Transcribe, exactly as they appear, the line that contains "body = tube(core_bore", the line that contains "in imported if", and every line in between, and nothing else.

▸ **Stored data**:
####
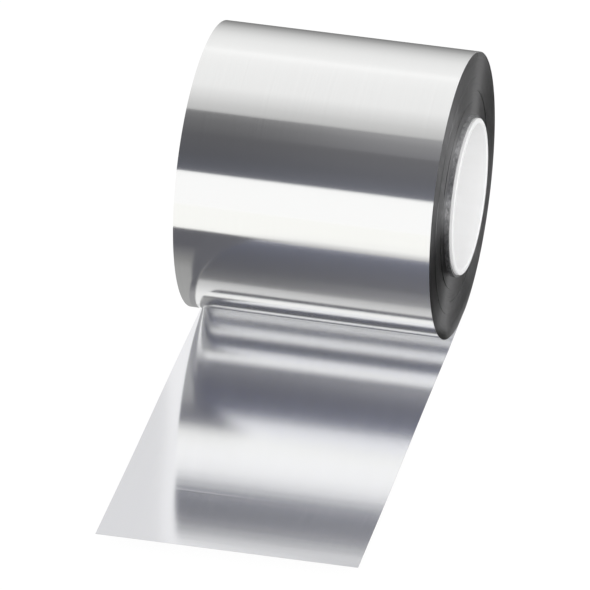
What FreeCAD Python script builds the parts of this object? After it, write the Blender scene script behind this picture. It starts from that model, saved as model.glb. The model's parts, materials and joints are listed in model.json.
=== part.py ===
import FreeCAD, Part
import itertools
import math
import os

# Roll of aluminium foil tape lying on its curved side, with a stretch pulled off in front.
# Millimetres. X runs along the roll's axis, +Z is up, and the pulled-off stretch runs towards -Y.
# The origin is on the axis, halfway across the web.

# Core
core_bore = 76.2          # a three-inch core
core_wall = 2.8
core_overhang = 1.8       # the core beyond its own first turns, at each end
core_chamfer = 0.4        # broken edge inside and outside each end

# Tape
web_width = 135.0
roll_diameter = 150.4
tape_thickness = 0.1      # foil and its adhesive
flat_half_width = 7.5     # the roll has settled on its side by its own weight

# Tail: the stretch pulled off the roll. It leaves the floor in a gentle bend, rises straight to its
# cut end, and was pulled a little askew. The cut is square to it.
tail_length = 236.2       # from the nip to the cut end, seen from above
tail_on_floor = 10.5      # from the nip to where it leaves the floor
tail_bend_radius = 700.0
tail_rise = 2.35          # degrees
tail_skew = 0.75          # degrees, towards +X

# Winding. The outermost turns run true with the tail.
slipped_thickness = 1.4   # the first turns, which slipped sideways along with the core
slipped_shift = 2.5
group_thickness = 6.5     # turns wound between one small sideways step and the next
group_shifts = (0.12, -0.15, 0.1, -0.08)

# Derived
core_radius = core_bore / 2 + core_wall       # the first turn is wound tight on the core
core_length = web_width + 2 * core_overhang
roll_radius = roll_diameter / 2
floor_z = -math.sqrt(roll_radius ** 2 - flat_half_width ** 2)
turn_step = tape_thickness / 4                # what the outer turn loses in each quarter

x_axis = FreeCAD.Vector(1, 0, 0)


def at(y, z):
    """Point in the roll's cross-section plane."""
    return FreeCAD.Vector(0, y, z)


def on_circle(centre, radius, degrees):
    """Point of a circle in the cross-section, with the angle counted from +Y towards +Z."""
    angle = math.radians(degrees)
    return centre + at(radius * math.cos(angle), radius * math.sin(angle))


def arc(centre, radius, start, end):
    """Arc of a circle in the cross-section between two angles in degrees."""
    points = [on_circle(centre, radius, angle) for angle in (start, (start + end) / 2, end)]
    return Part.Arc(*points).toShape()


def line(start, end):
    return Part.LineSegment(start, end).toShape()


def extruded(outline, width):
    """Solid with the given outline in the cross-section, centred across the web."""
    face = Part.Face(outline)
    face.translate(FreeCAD.Vector(-width / 2, 0, 0))
    return face.extrude(FreeCAD.Vector(width, 0, 0))


def outer_turn():
    """The last turn's outside: a spiral of four arcs, from the flat spot's back edge to the nip.

    Each arc meets the next in a common tangent, and the spiral comes round one tape thickness
    inside its start, on top of the stretch that leaves the roll.
    """
    centre = at(0, 0)
    radius = roll_radius
    start = -90 + math.degrees(math.asin(flat_half_width / roll_radius))
    arcs = []
    for end in (0, 90, 180):
        arcs.append(arc(centre, radius, start, end))
        centre = on_circle(centre, turn_step, end)
        radius -= turn_step
        start = end
    drop = centre.z - (floor_z + tape_thickness)
    nip = 180 + math.degrees(math.asin(drop / radius))
    arcs.append(arc(centre, radius, start, nip))
    return arcs, on_circle(centre, radius, nip)


def roll_outline(arcs, nip):
    """Closed outline of the wound roll in the cross-section, closed under the nip."""
    back_edge = at(flat_half_width, floor_z)
    under_nip = at(nip.y, floor_z)
    return Part.Wire(arcs + [line(nip, under_nip), line(under_nip, back_edge)])


def tail_outline(nip, reach):
    """Closed outline of the tail in the cross-section: along the floor, round its bend and straight up."""
    lift_off = nip.y - tail_on_floor
    centre = at(lift_off, floor_z + tail_bend_radius)
    top_radius = tail_bend_radius - tape_thickness
    bend_end = -90 - tail_rise
    lower_end = on_circle(centre, tail_bend_radius, bend_end)
    upper_end = on_circle(centre, top_radius, bend_end)
    rising = on_circle(at(0, 0), reach, 180 - tail_rise)
    under_nip = at(nip.y, floor_z)
    edges = [
        line(under_nip, at(lift_off, floor_z)),
        arc(centre, tail_bend_radius, -90, bend_end),
        line(lower_end, lower_end + rising),
        line(lower_end + rising, upper_end + rising),
        line(upper_end + rising, upper_end),
        arc(centre, top_radius, bend_end, -90),
        line(at(lift_off, nip.z), nip),
        line(nip, under_nip),
    ]
    return Part.Wire(edges)


def tail(nip):
    """The tail, cut out of a wide rising sheet along its two skewed edges and its square end."""
    skew = math.radians(tail_skew)
    along = FreeCAD.Vector(math.sin(skew), -math.cos(skew), 0)
    across = FreeCAD.Vector(math.cos(skew), math.sin(skew), 0)
    half_width = web_width / 2 * math.cos(skew)
    start = FreeCAD.Vector(0, nip.y, 2 * floor_z)
    end = start + along * tail_length
    corners = [
        start - x_axis * (web_width / 2),
        start + x_axis * (web_width / 2),
        end + across * half_width,
        end - across * half_width,
    ]
    plan = Part.Face(Part.makePolygon(corners + corners[:1]))
    blade = plan.extrude(FreeCAD.Vector(0, 0, roll_diameter))
    sheet = extruded(tail_outline(nip, tail_length), 2 * web_width)
    return sheet.common(blade)


def cylinder(radius, length, middle=0.0):
    """Round bar along the roll's axis, with its middle at the given X."""
    base = FreeCAD.Vector(middle - length / 2, 0, 0)
    return Part.makeCylinder(radius, length, base, x_axis)


def tube(inner, outer, length, middle):
    hole = cylinder(inner, 2 * length, middle)
    return cylinder(outer, length, middle).cut(hole)


def winding_groups():
    """Inner radius, outer radius and sideways shift of each group of turns, from the core outwards.

    As many groups as the roll holds, with at least one group's thickness left for the outermost turns.
    """
    groups = [(core_radius, core_radius + slipped_thickness, slipped_shift)]
    inner = core_radius + slipped_thickness
    shifts = itertools.cycle(group_shifts)
    while inner + 2 * group_thickness < roll_radius:
        groups.append((inner, inner + group_thickness, next(shifts)))
        inner += group_thickness
    return groups


def foil_tape():
    """All the turns and the tail as one solid, with each group of turns at its own sideways shift."""
    arcs, nip = outer_turn()
    roll = extruded(roll_outline(arcs, nip), web_width)
    groups = winding_groups()
    last_radius = groups[-1][1]
    roll = roll.cut(cylinder(last_radius, 2 * web_width))
    turns = [tube(inner, outer, web_width, shift) for inner, outer, shift in groups]
    return roll.fuse(turns + [tail(nip)]).removeSplitter()


def core():
    """Plain tube, longer than the web, with its edges broken."""
    body = tube(core_bore / 2, core_radius, core_length, slipped_shift)
    end_edges = [edge for edge in body.Edges if edge.Curve.TypeId == "Part::GeomCircle"]
    return body.makeChamfer(core_chamfer, end_edges)


os.makedirs("parts", exist_ok=True)
for name, shape in (("foil_tape", foil_tape()), ("core", core())):
    shape.exportStep("parts/" + name + ".step")
    print(name, shape.isValid(), len(shape.Solids), round(shape.Volume / 1000, 1), "cm3", shape.BoundBox)
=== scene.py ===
import json
import math
import random

import bpy
from mathutils import Matrix, Vector


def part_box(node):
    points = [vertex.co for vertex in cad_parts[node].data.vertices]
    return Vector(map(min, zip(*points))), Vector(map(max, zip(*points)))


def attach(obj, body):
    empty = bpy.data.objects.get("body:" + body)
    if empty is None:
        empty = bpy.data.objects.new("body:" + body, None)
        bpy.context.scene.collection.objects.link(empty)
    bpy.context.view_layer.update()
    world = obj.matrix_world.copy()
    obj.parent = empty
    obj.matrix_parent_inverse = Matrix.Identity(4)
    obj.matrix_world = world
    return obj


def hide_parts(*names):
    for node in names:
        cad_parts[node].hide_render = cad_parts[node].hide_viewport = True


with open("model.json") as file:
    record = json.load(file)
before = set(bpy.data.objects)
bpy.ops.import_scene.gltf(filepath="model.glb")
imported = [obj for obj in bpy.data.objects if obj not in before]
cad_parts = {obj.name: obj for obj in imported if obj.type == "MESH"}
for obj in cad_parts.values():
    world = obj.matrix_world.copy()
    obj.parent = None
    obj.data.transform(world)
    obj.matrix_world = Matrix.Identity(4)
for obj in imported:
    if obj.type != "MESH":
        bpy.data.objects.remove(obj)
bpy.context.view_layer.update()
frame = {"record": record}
bpy.context.scene.view_settings.view_transform = "Standard"

# Places that every piece starts from, all read from the frame
tapeLow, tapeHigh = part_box("foil_tape")
coreLow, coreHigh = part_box("core")
floorZ = tapeLow.z
rollRadius = tapeHigh.y
coreRadius = coreHigh.y
coreMiddleX = (coreLow.x + coreHigh.x) / 2            # the core slipped sideways by this much
coreProud = 0.0018                                    # how far the core stands out of its own turns
halfWeb = (coreHigh.x - coreLow.x) / 2 - coreProud
flatHalf = math.sqrt(rollRadius ** 2 - floorZ ** 2)   # half the width of the settled underside
boreRadius = next(mount["dims"]["r_mm"] for mount in frame["record"]["mounts"]
                  if mount["name"] == "core_bore") / 1000


def deselectAll():
    if bpy.context.object and bpy.context.object.mode != "OBJECT":
        bpy.ops.object.mode_set(mode="OBJECT")
    bpy.ops.object.select_all(action="DESELECT")


def nameActive(name):
    piece = bpy.context.object
    piece.name = name
    piece.data.name = name
    return piece


def makeActive(piece):
    deselectAll()
    piece.select_set(True)
    bpy.context.view_layer.objects.active = piece


def pickVertices(piece, test):
    # stays in edit mode, with the vertices selected whose place passes the test
    bpy.ops.mesh.select_mode(type="VERT")
    bpy.ops.mesh.select_all(action="DESELECT")
    bpy.ops.object.mode_set(mode="OBJECT")
    for vertex in piece.data.vertices:
        vertex.select = test(vertex.co)
    bpy.ops.object.mode_set(mode="EDIT")


def applyPlace(piece):
    makeActive(piece)
    bpy.ops.object.transform_apply(location=True, rotation=True, scale=True)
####
▸ **Problem solution**:
    body = tube(core_bore / 2, core_radius, core_length, slipped_shift)
    end_edges = [edge for edge in body.Edges if edge.Curve.TypeId == "Part::GeomCircle"]
    return body.makeChamfer(core_chamfer, end_edges)


os.makedirs("parts", exist_ok=True)
for name, shape in (("foil_tape", foil_tape()), ("core", core())):
    shape.exportStep("parts/" + name + ".step")
    print(name, shape.isValid(), len(shape.Solids), round(shape.Volume / 1000, 1), "cm3", shape.BoundBox)
=== scene.py ===
import json
import math
import random

import bpy
from mathutils import Matrix, Vector


def part_box(node):
    points = [vertex.co for vertex in cad_parts[node].data.vertices]
    return Vector(map(min, zip(*points))), Vector(map(max, zip(*points)))


def attach(obj, body):
    empty = bpy.data.objects.get("body:" + body)
    if empty is None:
        empty = bpy.data.objects.new("body:" + body, None)
        bpy.context.scene.collection.objects.link(empty)
    bpy.context.view_layer.update()
    world = obj.matrix_world.copy()
    obj.parent = empty
    obj.matrix_parent_inverse = Matrix.Identity(4)
    obj.matrix_world = world
    return obj


def hide_parts(*names):
    for node in names:
        cad_parts[node].hide_render = cad_parts[node].hide_viewport = True


with open("model.json") as file:
    record = json.load(file)
before = set(bpy.data.objects)
bpy.ops.import_scene.gltf(filepath="model.glb")
imported = [obj for obj in bpy.data.objects if obj not in before]
cad_parts = {obj.name: obj for obj in imported if obj.type == "MESH"}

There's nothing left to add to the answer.